Trend/oscillator setups (MA, RSI, Stochastic)
Indicators are useful in exchange trading, but on ultra‑short BO windows random noise dominates. The direction of a 1‑minute candle is often unknowable; payout <100% kills the math even at “accuracy” of 52–55%.
Breakouts and news
Volatility runs high on news and breakouts, but predictability is low. Even the correct direction can lose because of an intraminute “spike.” In BO you cannot manage the order or take partial profits like on an exchange.
One‑Touch, Range, Ladder
Exotic variants (will/won’t hit a level; remain in a range; tiered payouts) only make the game look fancier without changing its essence: you’re buying a lottery ticket. Marketing is brighter, but the expected value remains negative.
Straddle / “hedge” in BO
Placing bets both ways (or on adjacent levels) feels like “insurance,” but because of payout ratios the combined EV stays negative: on average you pay more than you receive.
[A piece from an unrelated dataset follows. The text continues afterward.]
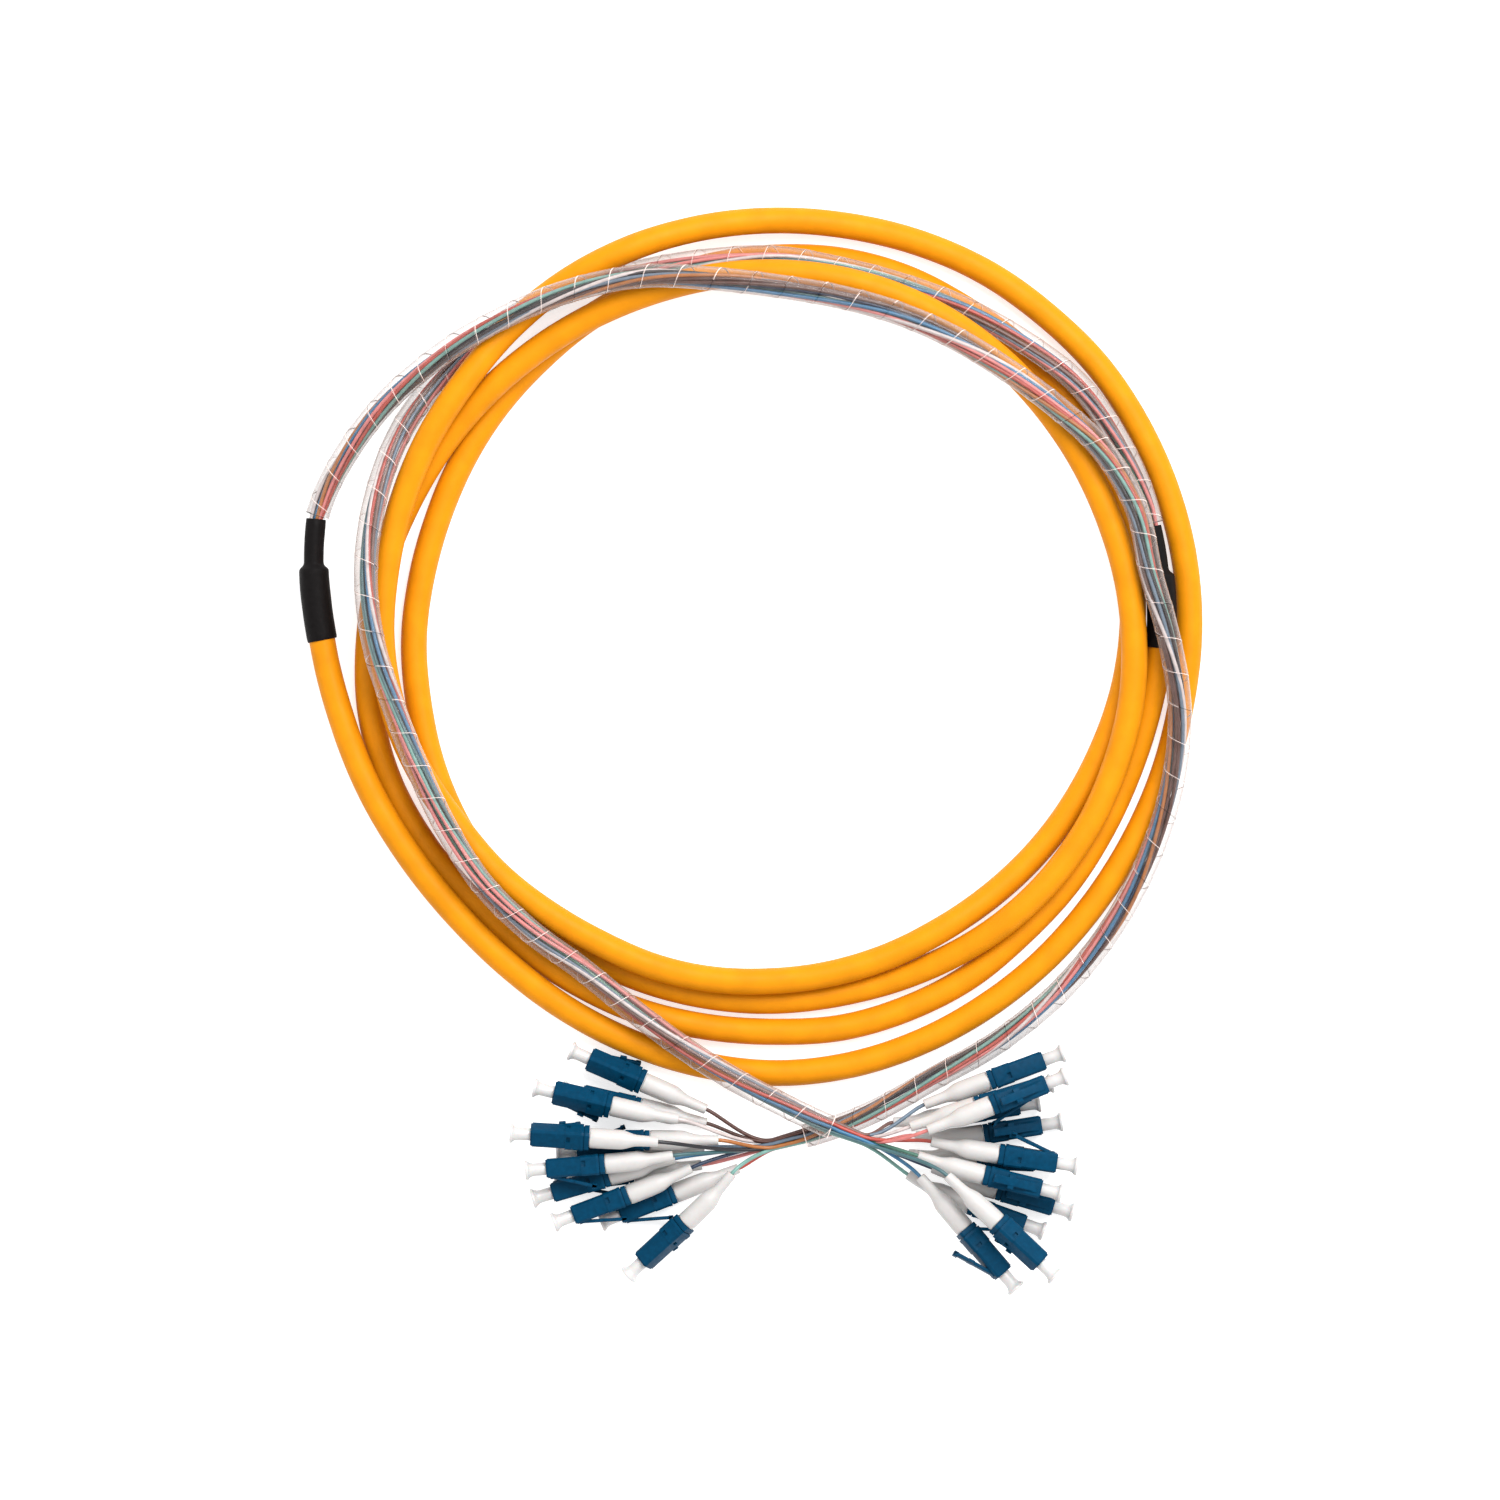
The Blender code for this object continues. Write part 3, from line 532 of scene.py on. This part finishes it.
class StudioSettings(bpy.types.PropertyGroup):
    """Floor, light and camera."""

    view_width: FloatProperty(
        name="View Width", description="Width of floor that the camera takes in",
        default=352.5 * MM, min=0.1, max=2.0, unit="LENGTH")
    camera_height: FloatProperty(
        name="Camera Height", description="Height of the camera above the floor",
        default=6.0, min=1.0, max=20.0, unit="LENGTH")
    floor: FloatVectorProperty(
        name="Floor", description="Colour of the floor",
        default=(0.6, 0.6, 0.6), min=0.0, max=1.0, size=3, subtype="COLOR")
    key_power: FloatProperty(
        name="Key Power", description="Power of the large soft light overhead",
        default=112.0, min=0.0, max=500.0, unit="POWER")
    fill_power: FloatProperty(
        name="Fill Power", description="Power of the softer light at the side",
        default=6.0, min=0.0, max=500.0, unit="POWER")
    surround: FloatProperty(
        name="Surround", description="Brightness of the white surroundings",
        default=1.05, min=0.0, max=3.0)


# Trunk and furcation sleeves


def route_line(rows):
    """Centreline of a route, at the height of the solid cable's axis."""
    return Line(route_path(rows, bpy.context.scene.cable_sizes.jacket_diameter / 2 * FLAT))


def tail_lines(end):
    """Centrelines of a sleeve and of the tail that leaves it."""
    if end == "a":
        return route_line(SLEEVE_A_ROUTE), route_line(TAIL_A_ROUTE)
    return route_line(SLEEVE_B_ROUTE), route_line(TAIL_B_ROUTE)


class TRUNK_OT_jacket(bpy.types.Operator):
    """Build the jacketed trunk along its coil"""

    bl_idname = "trunk_cable.jacket"
    bl_label = "Trunk Jacket"

    def execute(self, context):
        radius = context.scene.cable_sizes.jacket_diameter / 2
        line = route_line(TRUNK_ROUTE)
        tuck, step, sides = 4 * MM, 1.6 * MM, 24
        sway, wrinkle = 0.035 * MM, 0.012 * MM
        count = round((line.length + 2 * tuck) / step)
        start, end = [
            [tail_lines(end)[0].at(tuck * k / 4) for k in range(1, 5)] for end in "ab"]
        whole = Line(start[::-1] + line.spaced(step) + end)
        profile = []
        for i in range(count + 1):
            distance = whole.length * i / count
            point = whole.at(distance)
            swell = sway * ripple(point, 14 * MM) + wrinkle * ripple(point, 3 * MM, 2.0)
            profile.append((distance, radius + swell))
        skin = self.skin(context.scene.cable_colours.jacket)
        jacket = finished("trunk_jacket_skin", loft(turned_rings(whole, profile, sides)), skin)
        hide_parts("trunk_jacket")
        return {"FINISHED"}

    def skin(self, colour):
        """A soft extruded jacket: even colour, broad sheen and a very fine grain."""
        made, tree, shader = finish("orange jacket", colour, 0.5, specular_ior_level=0.07)
        mottle(tree, shader, tone(colour, 0.9), tone(colour, 1.06), 160, 9.0)
        roughen(tree, shader, 260, 0.4, 0.54)
        grain(tree, shader, 2600, 0.012 * MM)
        return made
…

Signals, bots, and “insider tips”
Paid signals and “trading robots” are a classic funnel for selling illusions. Even if a method works temporarily, the platform can cut payouts, add delays, or declare the strategy “prohibited.”
⚖️ BO vs. real financial instruments
Binary options
- 📝 Essence — Higher/lower bet, fixed outcome
- 📦 Asset ownership — None; a bet against the platform
- 💰 Profit/Loss — + fixed payout (~70–90%), −100% of stake
- ⚙️ Risk management — None (hard expiry)
- 🏛️ Regulation — Often offshore/unregulated
- 🎯 Purpose — Gambling
Classic options
- 📝 Essence — The right to buy/sell an asset at a strike price
- 📦 Asset ownership — Can be exercised to obtain the asset
- 💰 Profit/Loss — Loss limited to premium; upside potentially unlimited
- ⚙️ Risk management — Flexible (sell/buy back before expiry, strategies)
- 🏛️ Regulation — Exchanges/licensed brokers
- 🎯 Purpose — Speculation and hedging
CFDs/Forex
- 📝 Essence — Contract for difference in prices
- 📦 Asset ownership — None; position with a broker
- 💰 Profit/Loss — Variable; stop orders available
- ⚙️ Risk management — Stop-loss, take-profit, leverage control
- 🏛️ Regulation — Licensed dealers
- 🎯 Purpose — Speculation and hedging
Futures
- 📝 Essence — Exchange-traded contract for future delivery
- 📦 Asset ownership — Rights/obligations under the contract
- 💰 Profit/Loss — Variable; margin requirements
- ⚙️ Risk management — Stop orders, clearing, exchange oversight
- 🏛️ Regulation — Exchanges/licensed brokers
- 🎯 Purpose — Speculation and hedging
Key point: BOs are bets against “the house,” with no market and no risk‑management tools. Real instruments trade in regulated environments and allow position‑management strategies.
📜 Legality and regulation (in broad strokes)
- In many developed jurisdictions, selling BOs to retail clients is banned or tightly restricted
- Some countries allow only exchange‑traded BOs under supervision (with a limited set of contracts and transparent quotes)
- Most “online platforms” operate without licenses and outside the user’s jurisdiction (offshore registrations), which eliminates protection
- Before doing anything, check local rules on your regulator’s website and do not trust “licenses” issued by exotic offshore entities
🧪 Withdrawals, KYC, and “double‑dip” schemes
Common tricks
- “Withdrawal fee” upfront, “tax” to be paid — once you pay, they vanish
- Endless requests for documents (KYC) to run out the clock
- Canceling trades and cutting payouts citing “rules” and “prohibited strategies”
- Phishing site clones and fake “security teams” offering “help with withdrawal” for a fee
What to do if you have lost money
- Collect evidence: account screenshots, correspondence, payment receipts
- File a dispute with the payment service/bank (chargeback, if timelines allow)
- Report to your country’s relevant regulator and cybercrime unit
- Do not pay “fund recovery” agencies upfront — these are often part of the scam
✅ Legal and sensible alternatives
What to choose instead of BOs
- Long‑term investing via a licensed broker: stocks, bonds, ETFs, indices
- Exchange‑traded instruments for speculation and hedging: classic options, futures
- Regulated Forex/CFDs with licensed dealers, clear risks, and stop orders
- Education + demo accounts: practice with no risk first, then a careful live account with risk management
✅ Conclusion
Binary options are bets with negative expectancy, conflicts of interest, and a high fraud risk. “Strategies” only create an illusion of control; without position management and with payout below 100%, they do not work over the long run.
If your goal is to preserve and grow capital, use regulated instruments and brokers, keep learning, and follow risk management. BOs are best avoided.